Com essa política fiscal, o governo tem conseguido manter a inflação sob controle, ao mesmo tempo em que promove crescimento econômico e distribuição de renda. “O Brasil mantém uma taxa de crescimento que, apesar de não ser sustentável sem a reação do investimento, é importante para a reconstrução do país”, conclui Santos.

O papel do Banco Central e as expectativas do mercado

Diogo critica a postura do Banco Central de dar um peso excessivo às expectativas do mercado financeiro. “As expectativas sobre a inflação não têm o poder que o Banco Central supõe para determinar a trajetória da inflação real. O mercado está usando previsões inflacionárias pessimistas como forma de chantagem para manter os juros altos”, argumenta.

Ele enfatiza que as previsões do mercado sobre os gastos do governo federal gerando pressões inflacionárias não se confirmam. “A política fiscal do governo não tem pressionado os preços, pelo contrário, tem ajudado a manter a inflação sob controle”, conclui Santos.

A desaceleração da inflação em junho, com alta de 0,39%, foi influenciada principalmente pelos grupos Alimentação e Bebidas (0,98%), Habitação (0,63%) e Saúde e cuidados pessoais (0,57%).

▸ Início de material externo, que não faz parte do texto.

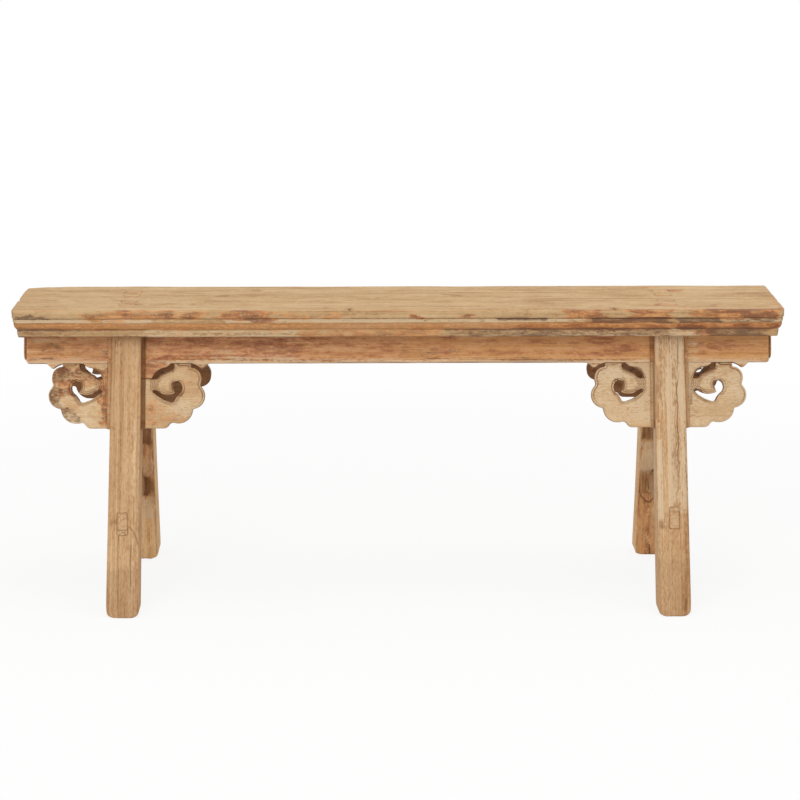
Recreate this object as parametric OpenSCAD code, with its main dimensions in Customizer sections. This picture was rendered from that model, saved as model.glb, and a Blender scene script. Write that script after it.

Apenas os grupos de Transportes (-0,23%) e Artigos de residência (-0,01%) apresentaram variação negativa.

O governo de Lula continua focado em políticas que promovam crescimento econômico sustentável e distribuição de renda, enquanto enfrenta a resistência do mercado financeiro, que insiste em uma agenda de juros altos e controle rígido do orçamento público.

Essa realidade desafia a narrativa do mercado financeiro e reforça a necessidade de uma abordagem equilibrada e realista na definição da política monetária do país.